On November 6, 2018, Oregon voters will join the national debate on immigration by voting to decide whether the state should nullify its law prohibiting local law enforcement from collaborating with federal immigration enforcement to prosecute immigrants who are in the country illegally.
On July 17, Oregon election officials announced Initiative Petition 22—a measure to repeal Oregon’s sanctuary state policy, more formally known as ORS 181A.820—will appear on the ballot in the upcoming election, OPB reported. The sanctuary state policy has been controversial since it went on the books in 1987, but this is the first time the general public will vote on it. The ballot measure has already attracted heated debate.
The measure’s main sponsor, Oregonians for Immigration Reform, has been categorized as an anti-immigrant hate group by the Southern Poverty Law Center. OFIR cofounder Jim Ludwick contested this classification. “The Southern Poverty Law Center has never published what they think a hate group is,” he said. However, an article on the SPLC’s website defines a hate group as “an organization that—based on its official statements or principles, the statements of its leaders, or its activities—has beliefs or practices that attack or malign an entire class of people, typically for their immutable characteristics.”

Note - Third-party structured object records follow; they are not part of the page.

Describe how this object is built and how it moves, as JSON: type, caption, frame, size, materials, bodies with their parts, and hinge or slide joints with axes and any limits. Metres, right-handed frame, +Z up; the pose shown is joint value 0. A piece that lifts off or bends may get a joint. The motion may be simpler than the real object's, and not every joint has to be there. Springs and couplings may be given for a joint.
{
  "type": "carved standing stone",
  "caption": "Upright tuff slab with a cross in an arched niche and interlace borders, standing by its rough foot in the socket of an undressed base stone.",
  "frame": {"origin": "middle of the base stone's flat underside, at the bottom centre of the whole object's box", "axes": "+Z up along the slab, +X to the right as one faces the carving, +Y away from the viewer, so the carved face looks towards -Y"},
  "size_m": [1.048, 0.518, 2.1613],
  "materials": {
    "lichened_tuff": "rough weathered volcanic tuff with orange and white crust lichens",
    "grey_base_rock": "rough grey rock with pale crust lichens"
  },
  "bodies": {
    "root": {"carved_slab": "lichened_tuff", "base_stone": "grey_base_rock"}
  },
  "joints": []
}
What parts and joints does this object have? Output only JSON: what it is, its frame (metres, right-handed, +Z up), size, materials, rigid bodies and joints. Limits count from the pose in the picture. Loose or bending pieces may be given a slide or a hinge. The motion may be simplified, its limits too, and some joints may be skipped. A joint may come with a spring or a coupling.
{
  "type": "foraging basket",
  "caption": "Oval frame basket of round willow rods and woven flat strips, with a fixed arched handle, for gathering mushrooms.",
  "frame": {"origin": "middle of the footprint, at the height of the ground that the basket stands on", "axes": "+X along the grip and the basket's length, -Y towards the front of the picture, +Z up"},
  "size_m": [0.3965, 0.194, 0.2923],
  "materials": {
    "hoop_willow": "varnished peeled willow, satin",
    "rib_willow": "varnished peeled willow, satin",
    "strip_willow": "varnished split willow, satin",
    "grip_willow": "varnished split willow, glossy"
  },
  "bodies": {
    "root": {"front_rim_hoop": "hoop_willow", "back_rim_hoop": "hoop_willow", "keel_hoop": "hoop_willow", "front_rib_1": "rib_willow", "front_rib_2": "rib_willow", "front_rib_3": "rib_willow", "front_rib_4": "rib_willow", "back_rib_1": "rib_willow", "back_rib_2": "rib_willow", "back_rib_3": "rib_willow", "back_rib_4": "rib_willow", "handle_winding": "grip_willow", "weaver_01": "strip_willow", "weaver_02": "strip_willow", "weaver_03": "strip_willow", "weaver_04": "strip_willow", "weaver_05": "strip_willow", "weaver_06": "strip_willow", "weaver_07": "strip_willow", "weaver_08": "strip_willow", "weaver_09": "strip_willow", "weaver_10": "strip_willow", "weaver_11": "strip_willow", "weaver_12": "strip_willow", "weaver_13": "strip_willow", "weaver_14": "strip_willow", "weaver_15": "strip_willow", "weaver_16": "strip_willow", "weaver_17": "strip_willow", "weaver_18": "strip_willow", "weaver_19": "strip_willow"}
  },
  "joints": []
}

OFIR has on multiple occasions accepted funding from groups that promote white nationalism, most founded by a man named John Tanton.
Tanton, a former ophthalmologist and longtime political activist, has condemned “unsavory characters whose views can easily be characterized as anti-American, anti-Semitic and outright racist.” However, in 1983, he wrote to a friend, “for European-American society and culture to persist requires a European-American majority, and a clear one at that,” The New York Times reported. The belief that national identity must be formed around a white majority is one of the tenets of white nationalism. In 1979, Tanton founded the Federation for American Immigration Reform, which later provided seed funding for multiple anti-immigration organizations around the country, including OFIR.
When asked about OFIR’s relationship with Tanton, Ludwick said he had “never spoken to John Tanton, [and] never met him.” Ludwick framed his support for the initiative in terms of what he calls the rule of law. “When somebody is breaking the law, they should be held accountable,” Ludwick said. “Every nation has a sovereign right to decide its own immigration policies.”
Similar to Tanton, Ludwick blamed immigration for causing overpopulation and generally decreasing the quality of life in the United States. “The quality of life has suffered greatly, and I don’t think we can continue down that path. I think we have to have a different policy on immigration.”
Ludwick also pointed to high-profile crimes committed by undocumented immigrants, including the highly publicized trial of Sergio Martinez, who attacked two Portland women in 2017. Similar arguments are common among anti-immigration advocates, but statistics show undocumented immigrants are significantly less likely to commit crimes than native-born citizens.
Ludwick also denied knowledge of misleading signature-gathering by Ballot Access Marketing, LLC, a firm hired by OFIR to collect signatures in support of the ballot measure. Ballot Access Marketing is currently under criminal investigation by the Oregon Department of Justice after a signature gatherer was caught misleading potential signers about the content of the initiative.
Oregonians will vote by mail on the ballot measure in November, as is standard in the state. No polls are currently available assessing the likelihood that the measure will pass, but a coalition that includes Nike, the American Civil Liberties Union and the Portland Business Alliance has already formed to oppose it.